▶ [Written instruction]:
From the listing below, copy only the lines running from the line that contains "const plan = plantPlan();" to the line that contains "from mathutils import Matrix, Vector, noise", both included.

▶ [Dataset excerpt]:
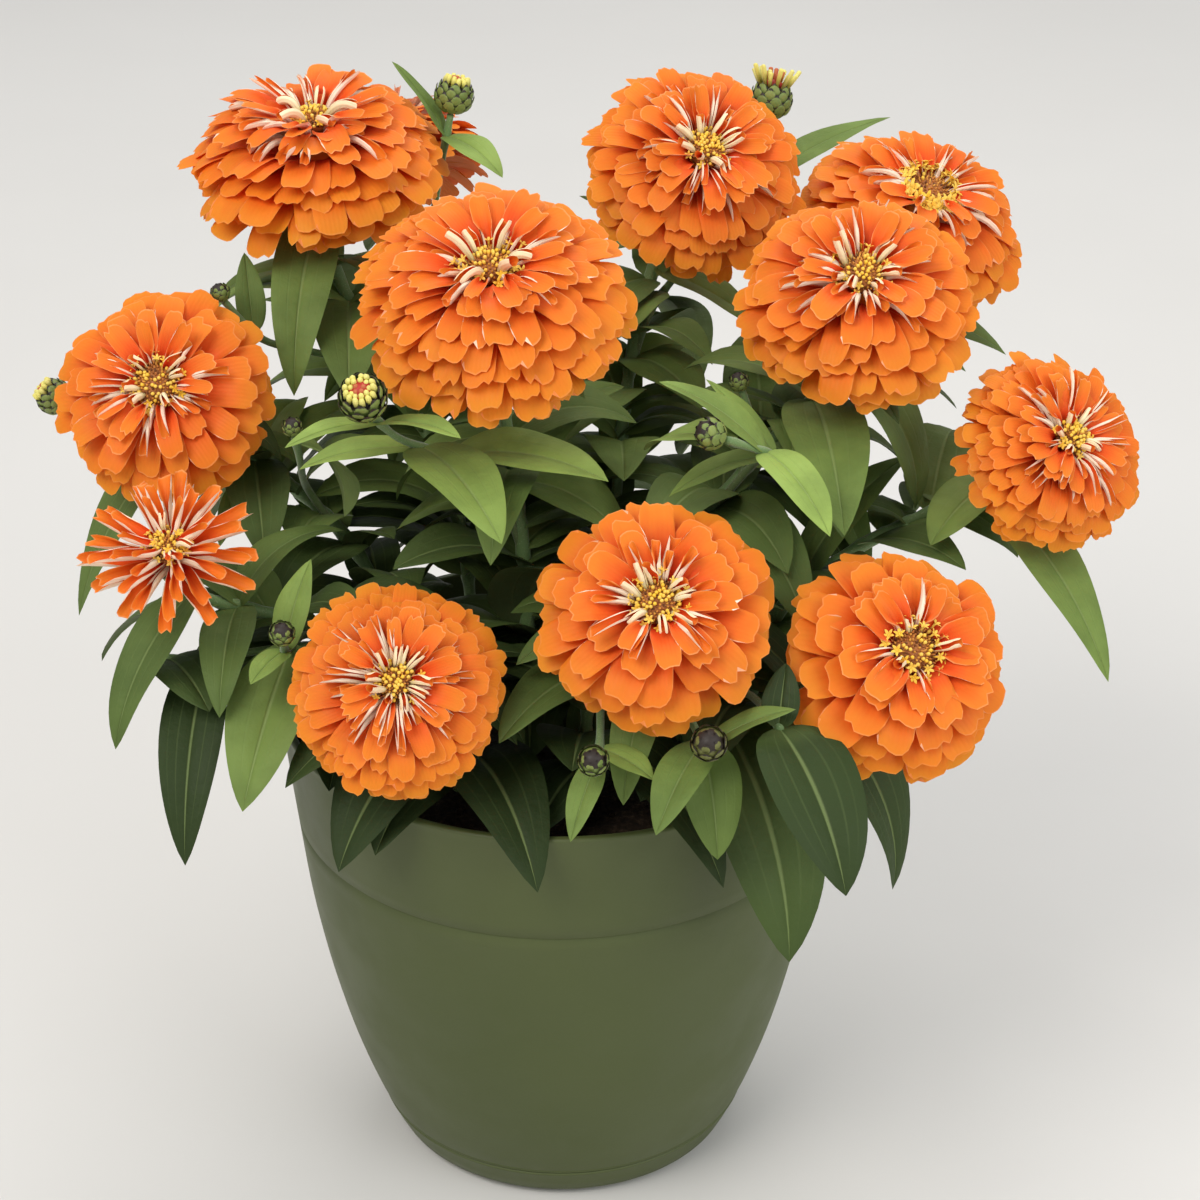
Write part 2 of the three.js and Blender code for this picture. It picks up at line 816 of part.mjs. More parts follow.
function leafSamples(leaf) {
  const samples = [];
  const along = Math.ceil(leaf.length / SAMPLE_STEP);
  for (let i = 2; i <= along; i += 1) {
    const share = i / along;
    const across = Math.max(1, Math.ceil((leaf.width * leafBreadth(share)) / 2 / SAMPLE_STEP));
    for (let j = -across; j <= across; j += 1) {
      samples.push({ point: leafPoint(leaf, share, j / across, 0) });
    }
  }
  return samples;
}

function halfway(first, second) {
  return [(first[0] + second[0]) / 2, (first[1] + second[1]) / 2];
}

function bloomSamples(bloom) {
  const radius = bloom.across / 2;
  const tiers = [UNDERSIDE, ...TIERS[bloom.kind ?? 'full']];
  const turn = new THREE.Quaternion().setFromUnitVectors(
    new THREE.Vector3(0, 0, 1),
    direction(...bloom.faces),
  );
  const base = bloomBase(bloom);
  const samples = [];
  for (const tier of tiers) {
    const between = [halfway(tier.hub, tier.mid), halfway(tier.mid, tier.tip)];
    for (const [out, up] of [tier.hub, between[0], tier.mid, between[1], tier.tip]) {
      const count = Math.ceil((2 * Math.PI * out * radius) / SAMPLE_STEP);
      for (let i = 0; i < count; i += 1) {
        const point = polar(out * radius, (i * 2 * Math.PI) / count, up * radius);
        samples.push({ point: point.applyQuaternion(turn).add(base) });
      }
    }
  }
  return samples;
}

function settled(leaf) {
  for (const size of TRIED_SIZES) {
    for (const turn of TRIED_TURNS) {
      for (const tilt of TRIED_TILTS) {
        const tried = {
          ...leaf,
          azimuth: leaf.azimuth + turn,
          pitch: leaf.pitch + tilt,
          length: leaf.length * size,
          width: leaf.width * size,
        };
        const samples = leafSamples(tried);
        const blocked = samples.some(
          ({ point }) => touchesPlanter(point, leaf.room) || touchesOthers(point, leaf),
        );
        if (!blocked) {
          occupy(samples, leaf.owner);
          return tried;
        }
      }
    }
  }
  return null;
}

// The whole plant's plan: stems first, then the leaves placed one by one, then the pairs

function planRoutes() {
  const routes = {};
  for (const [name, stem] of Object.entries(STEMS)) {
    routes[name] = Route.along(stemCurves(stem, BLOOMS[name]), STEM_STEP, FEWEST_STEPS.stem);
  }
  for (const [name, shoot] of Object.entries(SHOOTS)) {
    routes[name] = Route.along(shootCurves(shoot, routes[shoot.stem]), STEM_STEP, FEWEST_STEPS.shoot);
  }
  return routes;
}

function budded() {
  return Object.entries(SHOOTS).filter(([, shoot]) => shoot.radius);
}

function ownerOf(name) {
  return SHOOTS[name] ? String(SHOOTS[name].stem) : name;
}

function budSamples(shoot) {
  const axis = direction(...shoot.faces);
  const middle = new THREE.Vector3(...shoot.end).addScaledVector(axis, shoot.radius);
  const samples = [{ point: middle }];
  for (const way of [[1, 0, 0], [-1, 0, 0], [0, 1, 0], [0, -1, 0], [0, 0, 1], [0, 0, -1]]) {
    const point = middle.clone().addScaledVector(new THREE.Vector3(...way), shoot.radius);
    samples.push({ point });
  }
  return samples;
}

function placedLeaves(routes) {
  const leaves = [];
  for (const [name, rows] of Object.entries(LEAVES)) {
    for (const [share, azimuth, pitch, bend, length, width] of rows) {
      const place = { base: routes[name].at(share), owner: ownerOf(name), room: CLOSE_CLEARANCE };
      leaves.push(settled({ ...place, azimuth, pitch, bend, length, width, roll: 0 }));
    }
  }
  return leaves;
}

function pairedLeaves(routes) {
  const random = seeded(SEED);
  const leaves = [];
  for (const [name, stem] of Object.entries(STEMS)) {
    for (const [share, towards, length, width] of stem.pairs) {
      for (const opposite of [0, 180]) {
        const leaf = {
          base: routes[name].at(share),
          owner: name,
          room: CLEARANCE,
          azimuth: towards + opposite + PAIR_SPREAD.azimuth * (random() - 0.5),
          pitch: PAIR.pitch + PAIR_SPREAD.pitch * (random() - 0.5),
          bend: PAIR.bend + PAIR_SPREAD.bend * (random() - 0.5),
          length: length * (1 + PAIR_SPREAD.length * (random() - 0.5)),
          width,
          roll: PAIR_SPREAD.roll * (random() - 0.5),
        };
        leaves.push(settled(leaf));
      }
    }
  }
  return leaves;
}

function plantPlan() {
  const routes = planRoutes();
  for (const [name, route] of Object.entries(routes)) {
    occupy(routeSamples(route), ownerOf(name));
  }
  for (const [name, bloom] of Object.entries(BLOOMS)) {
    occupy(bloomSamples(bloom), `bloom ${name}`);
  }
  for (const [name, shoot] of budded()) {
    occupy(budSamples(shoot), `bud ${name}`);
  }
  const leaves = [...placedLeaves(routes), ...pairedLeaves(routes)].filter((leaf) => leaf);
  return { routes, leaves };
}

function leafyStemGeometry(name, plan) {
  const pieces = [tube(plan.routes[name], STEM_RADIUS), calyxGeometry(BLOOMS[name])];
  for (const [letter, shoot] of Object.entries(SHOOTS)) {
    if (String(shoot.stem) === name) {
      pieces.push(tube(plan.routes[letter], SHOOT_RADIUS));
    }
  }
  for (const leaf of plan.leaves.filter(({ owner }) => owner === name)) {
    pieces.push(leafGeometry(leaf));
  }
  return joined(pieces);
}

// Blooms: every tier is a ring of arched petals, which stand out over the tier below

function stitch(surface, lower, upper) {
  const whole = 2 * Math.PI;
  const start = upper[0].angle;
  const ahead = ({ angle }) => (((angle - start) % whole) + whole) % whole;
  const sorted = [...lower].sort((a, b) => ahead(a) - ahead(b));
  let i = 0;
  let j = 0;
  while (i < sorted.length || j < upper.length) {
    const lowerNext = i + 1 < sorted.length ? ahead(sorted[i + 1]) : whole + ahead(sorted[0]);
    const upperNext = j + 1 < upper.length ? ahead(upper[j + 1]) : whole;
    const low = sorted[i % sorted.length].id;
    const high = upper[j % upper.length].id;
    if (j >= upper.length || (i < sorted.length && lowerNext <= upperNext)) {
      surface.face(low, sorted[(i + 1) % sorted.length].id, high);
      i += 1;
    } else {
      surface.face(low, upper[(j + 1) % upper.length].id, high);
      j += 1;
    }
  }
}

function petalTier(surface, tier, radius, turn, random) {
  const spacing = (2 * Math.PI) / tier.petals;
  const hub = [];
  const edge = [];
  const corner = (out, angle, up) => ({ id: surface.point(polar(out, angle, up)), angle });
  for (let i = 0; i < tier.petals; i += 1) {
    hub.push(corner(tier.hub[0] * radius, (i - 0.5) * spacing + turn, tier.hub[1] * radius));
  }
  const part = (tier.tip[0] * SHOULDER - tier.mid[0]) / (tier.tip[0] - tier.mid[0]);
  const shoulderHeight = (tier.mid[1] + (tier.tip[1] - tier.mid[1]) * part) * radius - EDGE_DROP;
  for (let i = 0; i < tier.petals; i += 1) {
    const next = (i + 1) % tier.petals;
    const angle = i * spacing + turn;
    const half = tier.wide * spacing;
    const reach = radius * (1 + PETAL_JITTER.reach * (2 * random() - 1));
    const lift = radius * PETAL_JITTER.height * (2 * random() - 1);
    const crown = corner(tier.mid[0] * reach, angle, tier.mid[1] * radius + lift);
    const first = corner(SHOULDER * tier.tip[0] * reach, angle - half, shoulderHeight + lift);
    const tip = corner(tier.tip[0] * reach, angle, tier.tip[1] * radius + lift);
    const second = corner(SHOULDER * tier.tip[0] * reach, angle + half, shoulderHeight + lift);
    const outline = [hub[i], first, tip, second, hub[next]];
    for (let k = 0; k < outline.length; k += 1) {
      surface.face(crown.id, outline[k].id, outline[(k + 1) % outline.length].id);
    }
    edge.push(hub[i], first, tip, second);
  }
  return { hub, edge };
}

function petalsGeometry(name, bloom) {
  const surface = new Surface();
  const radius = bloom.across / 2;
  const random = seeded(SEED + 100 * Number(name));
  const tiers = TIERS[bloom.kind ?? 'full'];
  let below = [];
  for (let i = 0; i < BLOOM_FOOT.sides; i += 1) {
    const angle = (i * 2 * Math.PI) / BLOOM_FOOT.sides;
    below.push({ id: surface.point(polar(BLOOM_FOOT.share * radius, angle, 0)), angle });
  }
  const foot = surface.point(new THREE.Vector3(0, 0, 0));
  surface.cap(below.map(({ id }) => id), foot, false);
  tiers.forEach((tier, i) => {
    const { hub, edge } = petalTier(surface, tier, radius, (i * Math.PI) / tier.petals, random);
    stitch(surface, below, edge);
    below = hub;
  });
  const seat = surface.point(new THREE.Vector3(0, 0, discSeat(bloom)));
  surface.cap(below.map(({ id }) => id), seat, true);
  return turnedTo(surface.geometry(), direction(...bloom.faces), bloomBase(bloom));
}

function discSeat(bloom) {
  const tiers = TIERS[bloom.kind ?? 'full'];
  return (tiers[tiers.length - 1].hub[1] * bloom.across) / 2;
}

function floretDome(radius, rise, floretRise, count) {
  const surface = new Surface();
  const rim = [];
  const crest = [];
  for (let i = 0; i < 2 * count; i += 1) {
    const angle = (i * Math.PI) / count;
    const raised = i % 2 === 0;
    const [out, up] = raised ? [radius, rise + floretRise] : [radius * FLORET.dip, rise];
    rim.push(surface.point(polar(radius * FLORET.foot, angle, 0)));
    crest.push(surface.point(polar(out, angle, up)));
  }
  surface.ringStrip(rim, crest);
  surface.cap(rim, surface.point(new THREE.Vector3(0, 0, 0)), false);
  surface.cap(crest, surface.point(new THREE.Vector3(0, 0, rise * FLORET.middle)), true);
  return surface.geometry();
}

function discGeometry(bloom) {
  const radius = bloom.across / 2;
  const dome = floretDome(DISC.share * radius, DISC.rise * radius, DISC.floretRise * radius, DISC.florets);
  dome.translate(0, 0, discSeat(bloom) + GAP);
  return turnedTo(dome, direction(...bloom.faces), bloomBase(bloom));
}

// Buds: rows of scales whose tips stand over the row above

function budGeometry(shoot) {
  const kind = shoot.crown ? 'large' : 'small';
  const count = SCALES[kind];
  const surface = new Surface();
  const ring = ([out, up], turn, zigzag) => {
    const ids = [];
    for (let i = 0; i < 2 * count; i += 1) {
      const swing = ((i + turn) % 2 === 0 ? zigzag : -zigzag) * shoot.radius;
      ids.push(surface.point(polar(out * shoot.radius, (i * Math.PI) / count, up * shoot.radius + swing)));
    }
    return ids;
  };
  let previous = null;
  BUD_ROWS[kind].forEach((row, i) => {
    const low = ring(row.low, i, previous ? -SCALE_ZIGZAG.low : 0);
    const tip = ring(row.tip, i, SCALE_ZIGZAG.tip);
    if (previous) {
      surface.ringStrip(previous, low);
    } else {
      surface.cap(low, surface.point(new THREE.Vector3(0, 0, 0)), false);
    }
    surface.ringStrip(low, tip);
    previous = tip;
  });
  surface.cap(previous, surface.point(new THREE.Vector3(0, 0, BUD_TOP[kind] * shoot.radius)), true);
  const axis = direction(...shoot.faces);
  return turnedTo(surface.geometry(), axis, new THREE.Vector3(...shoot.end).addScaledVector(axis, GAP));
}

function crownGeometry(shoot) {
  const { radius } = shoot;
  const { share, rise, floretRise, florets } = CROWN;
  const dome = floretDome(share * radius, rise * radius, floretRise * radius, florets);
  const axis = direction(...shoot.faces);
  dome.translate(0, 0, CROWN.seat * radius + 2 * GAP);
  return turnedTo(dome, axis, new THREE.Vector3(...shoot.end));
}

// Materials

function finish(colour, roughness) {
  return new THREE.MeshStandardMaterial({ color: colour, roughness, metalness: 0 });
}

const plastic = () => finish(0x5d6a44, 0.5);
const earth = () => finish(0x2b2019, 0.95);
const foliage = () => finish(0x3f5c31, 0.55);
const orangePetals = () => finish(0xf06a1e, 0.6);
const yellowFlorets = () => finish(0xe2b23a, 0.6);
const greenScales = () => finish(0x6f7f3a, 0.6);

const group = new THREE.Group();

function addPart(name, geometry, material) {
  const mesh = new THREE.Mesh(geometry, material);
  mesh.name = name;
  group.add(mesh);
}

addPart('saucer', saucerGeometry(), plastic());
addPart('pot', potGeometry(), plastic());
addPart('soil', soilGeometry(), earth());

const plan = plantPlan();
for (const name of Object.keys(STEMS)) {
  addPart(`leafy_stem_${name}`, leafyStemGeometry(name, plan), foliage());
}
for (const [name, bloom] of Object.entries(BLOOMS)) {
  addPart(`bloom_petals_${name}`, petalsGeometry(name, bloom), orangePetals());
  addPart(`bloom_disc_${name}`, discGeometry(bloom), yellowFlorets());
}
for (const [letter, shoot] of budded()) {
  addPart(`bud_${letter}`, budGeometry(shoot), greenScales());
  if (shoot.crown) {
    addPart(`bud_crown_${letter}`, crownGeometry(shoot), yellowFlorets());
  }
}

export default group;
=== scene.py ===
# A potted zinnia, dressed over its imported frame: a smooth planter and saucer, potting mix, hairy
# stems with veined leaves, double orange blooms petal by petal, star florets and scaly buds.
# The plan and the shapes are worked out in millimetres, +Z up, and the meshes are made in metres.

import functools
import itertools
import math

import bpy
import numpy as np
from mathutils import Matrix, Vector, noise


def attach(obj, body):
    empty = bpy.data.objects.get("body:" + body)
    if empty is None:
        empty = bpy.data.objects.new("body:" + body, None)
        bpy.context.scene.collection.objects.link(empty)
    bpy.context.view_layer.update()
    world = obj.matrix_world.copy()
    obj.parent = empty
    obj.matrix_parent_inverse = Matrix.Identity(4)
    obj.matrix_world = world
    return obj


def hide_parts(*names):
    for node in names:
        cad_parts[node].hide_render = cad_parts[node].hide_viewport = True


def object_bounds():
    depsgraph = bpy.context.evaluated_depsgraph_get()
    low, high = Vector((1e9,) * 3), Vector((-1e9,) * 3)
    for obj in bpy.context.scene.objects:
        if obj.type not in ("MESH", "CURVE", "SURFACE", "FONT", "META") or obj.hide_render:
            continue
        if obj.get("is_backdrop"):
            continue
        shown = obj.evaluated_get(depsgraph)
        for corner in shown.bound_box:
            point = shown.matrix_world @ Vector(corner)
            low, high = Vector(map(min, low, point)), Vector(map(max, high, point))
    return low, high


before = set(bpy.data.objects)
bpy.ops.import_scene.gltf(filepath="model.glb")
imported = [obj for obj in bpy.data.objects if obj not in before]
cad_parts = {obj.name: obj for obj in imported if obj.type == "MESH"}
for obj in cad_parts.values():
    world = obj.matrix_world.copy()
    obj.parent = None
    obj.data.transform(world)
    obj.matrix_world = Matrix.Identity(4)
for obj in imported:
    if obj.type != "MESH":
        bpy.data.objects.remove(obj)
cad_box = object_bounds()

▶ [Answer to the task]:
const plan = plantPlan();
for (const name of Object.keys(STEMS)) {
  addPart(`leafy_stem_${name}`, leafyStemGeometry(name, plan), foliage());
}
for (const [name, bloom] of Object.entries(BLOOMS)) {
  addPart(`bloom_petals_${name}`, petalsGeometry(name, bloom), orangePetals());
  addPart(`bloom_disc_${name}`, discGeometry(bloom), yellowFlorets());
}
for (const [letter, shoot] of budded()) {
  addPart(`bud_${letter}`, budGeometry(shoot), greenScales());
  if (shoot.crown) {
    addPart(`bud_crown_${letter}`, crownGeometry(shoot), yellowFlorets());
  }
}

export default group;
=== scene.py ===
# A potted zinnia, dressed over its imported frame: a smooth planter and saucer, potting mix, hairy
# stems with veined leaves, double orange blooms petal by petal, star florets and scaly buds.
# The plan and the shapes are worked out in millimetres, +Z up, and the meshes are made in metres.

import functools
import itertools
import math

import bpy
import numpy as np
from mathutils import Matrix, Vector, noise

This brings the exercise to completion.